>>>

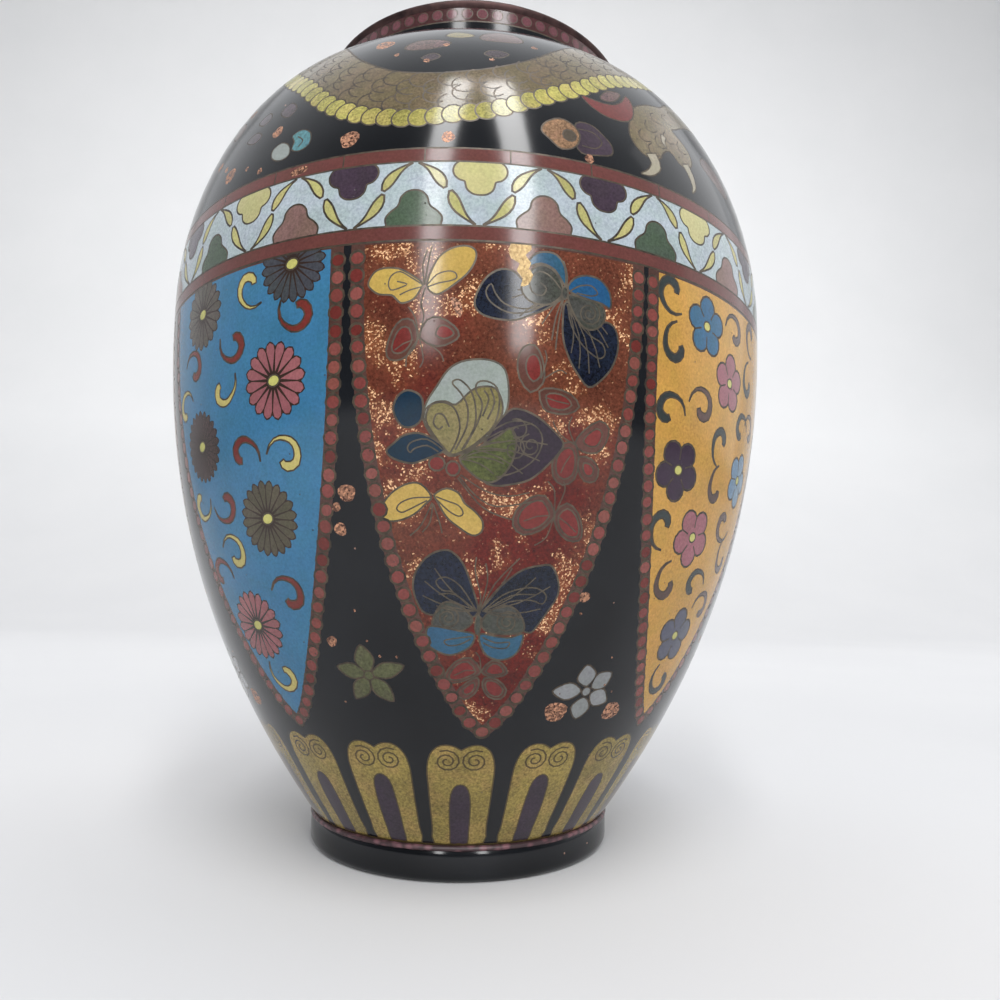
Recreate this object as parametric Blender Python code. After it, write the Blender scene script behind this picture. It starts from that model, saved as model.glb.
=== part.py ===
# Lidded jar of enamelled copper: an egg-shaped body on a low foot, a short upright neck,
# a shallow domed lid that lifts off, and a small cast knob on the lid.
# Lengths are in metres, +Z is up, and the origin is on the axis where the foot stands.

import math

import bpy

# Foot
FOOT_RADIUS = 0.0270          # outside of the ring that the jar stands on
FOOT_HEIGHT = 0.0048          # from the table to the bead above the foot
FOOT_EDGE_ROUND = 0.0014      # round of the ring's lower outer edge
FOOT_RING_WIDTH = 0.0042      # flat that touches the table
FOOT_RECESS_DEPTH = 0.0030    # how far the underside is set up inside the ring
FOOT_RECESS_SLOPE = 0.0010    # how far the ring's inner face leans in
BEAD_HEIGHT = 0.0008          # thin bead between foot and body
BEAD_STANDS_OUT = 0.0003

# Body
BELLY_RADIUS = 0.0551
BELLY_HEIGHT = 0.0940         # level of the widest place
LOWER_FULLNESS = 2.25         # 1 is a straight cone, more is rounder
SHOULDER_HEIGHT = 0.1357      # level where the shoulder runs flat into the neck
SHOULDER_FULLNESS = 1.8       # 2 is an ellipse, less is a lower shoulder
BODY_WALL = 0.0024            # copper with enamel on both sides
FLOOR_THICKNESS = 0.0032

# Neck
NECK_RADIUS = 0.0300          # at its foot, where it leaves the shoulder
NECK_HEIGHT = 0.0096          # from the shoulder to the top of the lip
NECK_WALL = 0.0028
NECK_ROOT_ROUND = 0.0010
LIP_STANDS_OUT = 0.0004       # bare metal lip beyond the neck
LIP_HEIGHT = 0.0009
LIP_ROUND = 0.0003

# Lid
REST_GAP = 0.0003             # between pieces that rest on each other
LID_SET_BACK = 0.0014         # how far the lid's edge stays inside the lip's edge
LID_EDGE = 0.0008             # thickness at the edge
LID_RISE = 0.0090             # height of the dome above its edge
LID_WALL = 0.0018
FLANGE_CLEARANCE = 0.0005     # between the flange and the neck's bore
FLANGE_WALL = 0.0014
FLANGE_DEPTH = 0.0046         # how far the flange reaches into the neck

# Knob
KNOB_SEAT_RADIUS = 0.0056
KNOB_SEAT_HEIGHT = 0.0012
KNOB_STEM_RADIUS = 0.0026
KNOB_STEM_HEIGHT = 0.0022
KNOB_BUD_RADIUS = 0.0060
KNOB_BUD_HEIGHT = 0.0092
KNOB_TIP_RADIUS = 0.0009
KNOB_TIP_HEIGHT = 0.0012

# Facets
BODY_SIDES = 60
LID_SIDES = 48
KNOB_SIDES = 24
LOWER_STEPS = 12
SHOULDER_STEPS = 9
INNER_LOWER_STEPS = 8
INNER_SHOULDER_STEPS = 6
DOME_STEPS = 7
KNOB_STEPS = 7

# Levels and radii that follow from the sizes above
bodyStart = FOOT_HEIGHT + BEAD_HEIGHT
bodyStartRadius = FOOT_RADIUS - BEAD_STANDS_OUT
floorTop = FOOT_RECESS_DEPTH + FLOOR_THICKNESS
lipTop = SHOULDER_HEIGHT + NECK_HEIGHT
lipRadius = NECK_RADIUS + LIP_STANDS_OUT
mouthRadius = NECK_RADIUS - NECK_WALL
lidUnderside = lipTop + REST_GAP
lidRadius = lipRadius - LID_SET_BACK
flangeRadius = mouthRadius - FLANGE_CLEARANCE
flangeInside = flangeRadius - FLANGE_WALL


def clearScene():
    for item in list(bpy.data.objects):
        bpy.data.objects.remove(item, do_unlink=True)


def enamelOrMetal(name, color, roughness, metallic):
    material = bpy.data.materials.new(name)
    material.use_nodes = True
    shader = material.node_tree.nodes["Principled BSDF"]
    shader.inputs["Base Color"].default_value = (*color, 1.0)
    shader.inputs["Roughness"].default_value = roughness
    shader.inputs["Metallic"].default_value = metallic
    return material


def turned(name, outline, sides, material):
    """Turn an outline of (radius, height) points around +Z. It starts and ends on the axis
    and runs down the outer side."""
    mesh = bpy.data.meshes.new(name)
    edges = [(i, i + 1) for i in range(len(outline) - 1)]
    mesh.from_pydata([(radius, 0.0, height) for radius, height in outline], edges, [])
    piece = bpy.data.objects.new(name, mesh)
    bpy.context.collection.objects.link(piece)
    screw = piece.modifiers.new("Turn", "SCREW")
    screw.axis = "Z"
    screw.angle = math.tau
    screw.steps = sides
    screw.render_steps = sides
    screw.use_merge_vertices = True
    screw.merge_threshold = 0.00001
    screw.use_smooth_shade = True
    mesh.materials.append(material)
    return piece


def arc(centre, radius, startDegrees, endDegrees, steps):
    """Points of an arc in the (radius, height) plane, both ends included."""
    points = []
    for i in range(steps + 1):
        angle = math.radians(startDegrees + (endDegrees - startDegrees) * i / steps)
        points.append((centre[0] + radius * math.cos(angle), centre[1] + radius * math.sin(angle)))
    return points


def lowerBody(share):
    """Outer side of the lower body, share 0 at the bead and 1 at the belly."""
    swell = 1.0 - (1.0 - share) ** LOWER_FULLNESS
    return (bodyStartRadius + (BELLY_RADIUS - bodyStartRadius) * swell,
            bodyStart + (BELLY_HEIGHT - bodyStart) * share)


def shoulder(share):
    """Outer side of the upper body, share 0 at the belly and 1 at the neck."""
    angle = math.pi / 2 * share
    rise = math.sin(angle) ** (2.0 / SHOULDER_FULLNESS)
    return (NECK_RADIUS + (BELLY_RADIUS - NECK_RADIUS) * math.cos(angle),
            BELLY_HEIGHT + (SHOULDER_HEIGHT - BELLY_HEIGHT) * rise)


def insideOf(curve, share, thickness):
    """The point at one wall's thickness inside a curve that runs upwards."""
    step = 0.001
    before = curve(max(share - step, 0.0))
    after = curve(min(share + step, 1.0))
    along = (after[0] - before[0], after[1] - before[1])
    length = math.hypot(*along)
    here = curve(share)
    return (here[0] - thickness * along[1] / length, here[1] + thickness * along[0] / length)


def jarInside():
    """Inside of the jar, from the middle of the floor up to the mouth."""
    wall = [insideOf(lowerBody, i / INNER_LOWER_STEPS, BODY_WALL) for i in range(INNER_LOWER_STEPS)]
    wall += [insideOf(shoulder, i / INNER_SHOULDER_STEPS, BODY_WALL)
             for i in range(INNER_SHOULDER_STEPS)]
    wall = [point for point in wall if point[1] > floorTop + BODY_WALL / 4]
    cornerRadius = wall[0][0] - (wall[0][1] - floorTop)
    ceiling = SHOULDER_HEIGHT - BODY_WALL
    points = [(0.0, floorTop), (cornerRadius, floorTop)] + wall
    points += [(mouthRadius + BODY_WALL / 4, ceiling), (mouthRadius, ceiling + BODY_WALL / 4)]
    points += [(mouthRadius, lipTop - LIP_ROUND), (mouthRadius + LIP_ROUND, lipTop)]
    return points


def jarOutside():
    """Outside of the jar, from the lip down to the middle of the underside."""
    lipFoot = lipTop - LIP_HEIGHT
    points = [(lipRadius - LIP_ROUND, lipTop), (lipRadius, lipTop - LIP_ROUND), (lipRadius, lipFoot)]
    points += [(NECK_RADIUS, lipFoot - LIP_STANDS_OUT)]
    root = (NECK_RADIUS + NECK_ROOT_ROUND, SHOULDER_HEIGHT + NECK_ROOT_ROUND)
    points += arc(root, NECK_ROOT_ROUND, 180, 240, 2)
    points += [shoulder(1.0 - i / SHOULDER_STEPS) for i in range(1, SHOULDER_STEPS)]
    points += [lowerBody(1.0 - i / LOWER_STEPS) for i in range(LOWER_STEPS + 1)]
    points += [(FOOT_RADIUS + BEAD_STANDS_OUT / 2, FOOT_HEIGHT + BEAD_HEIGHT / 2)]
    points += [(FOOT_RADIUS - BEAD_STANDS_OUT / 2, FOOT_HEIGHT)]
    edgeCentre = (FOOT_RADIUS - FOOT_EDGE_ROUND, FOOT_EDGE_ROUND)
    points += arc(edgeCentre, FOOT_EDGE_ROUND, 0, -90, 3)
    ringInside = FOOT_RADIUS - FOOT_EDGE_ROUND - FOOT_RING_WIDTH
    points += [(ringInside, 0.0), (ringInside - FOOT_RECESS_SLOPE, FOOT_RECESS_DEPTH)]
    points += [(0.0, FOOT_RECESS_DEPTH)]
    return points


def jarBody(material):
    # The outline goes up the inside, over the lip and down the outside, so that the wall
    # encloses material and the jar stays open at its mouth.
    return turned("jar_body", jarInside() + jarOutside(), BODY_SIDES, material)


def dome(radius):
    """Height of the lid's top at a distance from the axis."""
    return lidUnderside + LID_EDGE + LID_RISE * (1.0 - (radius / lidRadius) ** 2)


def lid(material):
    points = []
    for i in range(DOME_STEPS + 1):
        radius = lidRadius * math.sin(math.pi / 2 * i / DOME_STEPS)
        points.append((radius, dome(radius)))
    points += [(lidRadius, lidUnderside + LID_EDGE / 4), (lidRadius - LID_EDGE / 4, lidUnderside)]
    flangeFoot = lidUnderside - FLANGE_DEPTH
    points += [(flangeRadius, lidUnderside)]
    points += [(flangeRadius, flangeFoot + FLANGE_WALL / 4), (flangeRadius - FLANGE_WALL / 4, flangeFoot)]
    points += [(flangeInside, flangeFoot)]
    for i in range(DOME_STEPS, -1, -1):
        radius = flangeInside * math.sin(math.pi / 2 * i / DOME_STEPS)
        points.append((radius, dome(radius) - LID_WALL))
    return turned("lid", points, LID_SIDES, material)


def lidKnob(material):
    seatTop = dome(0.0) + REST_GAP + KNOB_SEAT_HEIGHT
    stemTop = seatTop + KNOB_STEM_HEIGHT
    budTop = stemTop + KNOB_BUD_HEIGHT
    points = [(0.0, budTop + KNOB_TIP_HEIGHT), (KNOB_TIP_RADIUS, budTop + KNOB_TIP_HEIGHT / 2)]
    for i in range(KNOB_STEPS + 1):
        share = i / KNOB_STEPS
        # A bud: pointed above, fullest a little under its middle, drawn in to the stem.
        swell = math.sin(math.pi * (0.06 + 0.88 * share ** 0.85)) ** 0.8
        radius = KNOB_STEM_RADIUS / 3 + (KNOB_BUD_RADIUS - KNOB_STEM_RADIUS / 3) * swell
        points.append((radius, budTop - KNOB_BUD_HEIGHT * share))
    points += [(KNOB_STEM_RADIUS, seatTop + KNOB_STEM_HEIGHT / 3)]
    points += [(KNOB_SEAT_RADIUS * 0.85, seatTop), (KNOB_SEAT_RADIUS, seatTop - KNOB_SEAT_HEIGHT / 2)]
    # The underside follows the dome that it sits on.
    for i in range(3, -1, -1):
        radius = KNOB_SEAT_RADIUS * i / 3
        points.append((radius, dome(radius) + REST_GAP))
    return turned("lid_knob", points, KNOB_SIDES, material)


clearScene()
blackEnamel = enamelOrMetal("black_enamel", (0.010, 0.012, 0.015), 0.12, 0.0)
lidEnamel = enamelOrMetal("lid_enamel", (0.012, 0.013, 0.017), 0.14, 0.0)
agedBrass = enamelOrMetal("aged_brass", (0.36, 0.24, 0.10), 0.38, 1.0)
jarBody(blackEnamel)
lid(lidEnamel)
lidKnob(agedBrass)
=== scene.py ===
import bpy, math, random
import numpy as np
from bisect import bisect_right
from mathutils import Matrix, Vector
from mathutils.geometry import delaunay_2d_cdt


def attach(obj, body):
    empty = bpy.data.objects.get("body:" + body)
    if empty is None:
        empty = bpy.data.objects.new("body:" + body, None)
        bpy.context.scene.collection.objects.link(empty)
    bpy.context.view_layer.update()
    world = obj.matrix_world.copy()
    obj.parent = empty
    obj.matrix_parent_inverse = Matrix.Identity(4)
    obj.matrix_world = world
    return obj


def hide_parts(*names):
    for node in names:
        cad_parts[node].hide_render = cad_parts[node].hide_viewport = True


# A cloisonne lidded jar: enamel cells between wires, all polished flush on a turned copper body.
# The enamel is drawn in angle round the jar (degrees, 0 at the front) and length up the outline (mm).

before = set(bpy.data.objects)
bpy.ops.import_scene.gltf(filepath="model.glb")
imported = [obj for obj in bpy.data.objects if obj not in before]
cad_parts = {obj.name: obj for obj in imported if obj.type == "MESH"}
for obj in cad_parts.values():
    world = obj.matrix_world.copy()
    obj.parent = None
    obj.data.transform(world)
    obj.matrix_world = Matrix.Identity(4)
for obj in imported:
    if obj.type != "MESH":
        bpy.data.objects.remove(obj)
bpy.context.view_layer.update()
bpy.ops.object.select_all(action="DESELECT")
millimetre = 0.001
degree = math.pi / 180
print("frame loaded")


# Camera: a phone's main lens held low in front of the jar, looking a little up

view = {"place": (0, -0.14696, 0.04318), "turn": -2.5601, "lookUp": 7.4814, "roll": 1.0453, "lens": 26.926}

bpy.ops.object.camera_add(location=view["place"])
camera = bpy.context.object
camera.matrix_world = (Matrix.Translation(view["place"]) @ Matrix.Rotation(view["turn"] * degree, 4, "Z")
                       @ Matrix.Rotation((90 + view["lookUp"]) * degree, 4, "X")
                       @ Matrix.Rotation(view["roll"] * degree, 4, "Z"))
camera.data.lens = view["lens"]
camera.data.sensor_width = 36
camera.data.clip_start = 0.005
bpy.context.scene.camera = camera
bpy.context.scene.view_settings.view_transform = "Standard"


# Shader maths: a value is a socket that ordinary operators work on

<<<

◆ **EXERCISE DETAILS**
Repeat exactly, please, each line from the beginning of the data through the line with "BEAD_STANDS_OUT = 0.0003" in it, and only those lines.

◆ **THE RESPONSE**
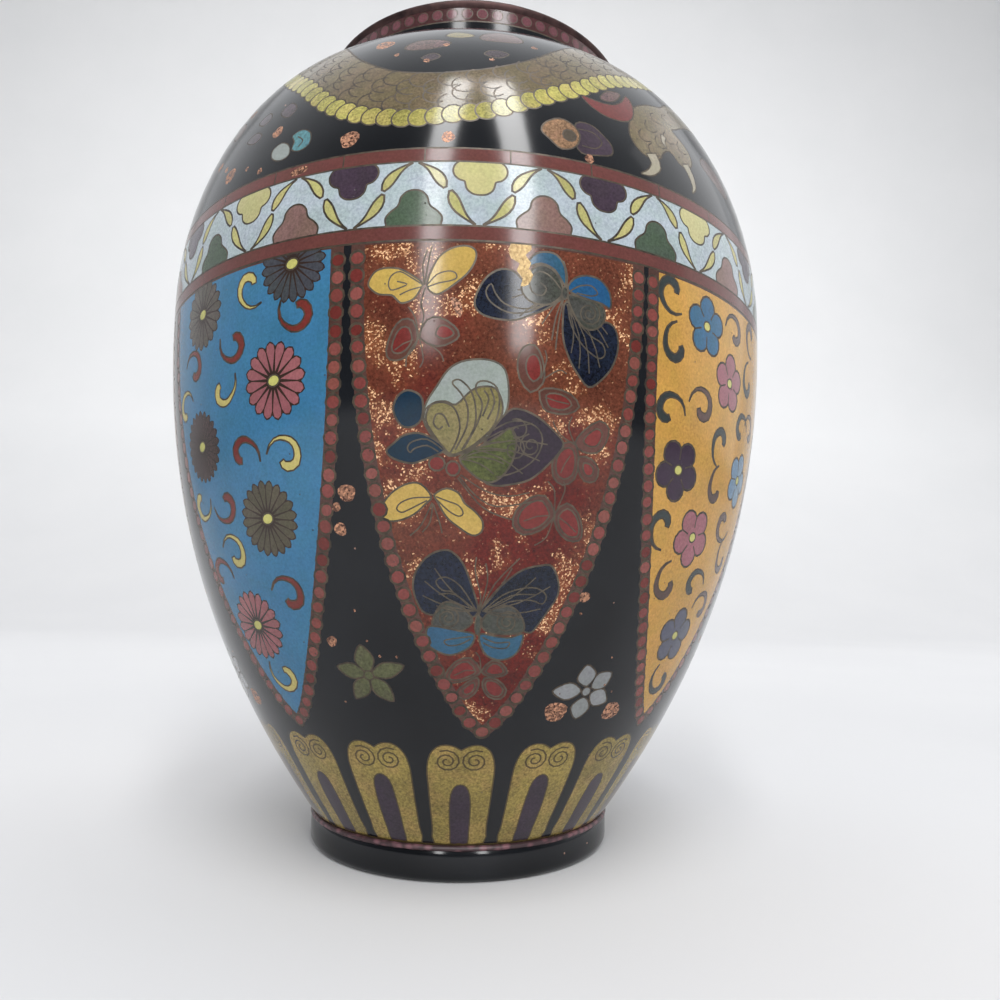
Recreate this object as parametric Blender Python code. After it, write the Blender scene script behind this picture. It starts from that model, saved as model.glb.
=== part.py ===
# Lidded jar of enamelled copper: an egg-shaped body on a low foot, a short upright neck,
# a shallow domed lid that lifts off, and a small cast knob on the lid.
# Lengths are in metres, +Z is up, and the origin is on the axis where the foot stands.

import math

import bpy

# Foot
FOOT_RADIUS = 0.0270          # outside of the ring that the jar stands on
FOOT_HEIGHT = 0.0048          # from the table to the bead above the foot
FOOT_EDGE_ROUND = 0.0014      # round of the ring's lower outer edge
FOOT_RING_WIDTH = 0.0042      # flat that touches the table
FOOT_RECESS_DEPTH = 0.0030    # how far the underside is set up inside the ring
FOOT_RECESS_SLOPE = 0.0010    # how far the ring's inner face leans in
BEAD_HEIGHT = 0.0008          # thin bead between foot and body
BEAD_STANDS_OUT = 0.0003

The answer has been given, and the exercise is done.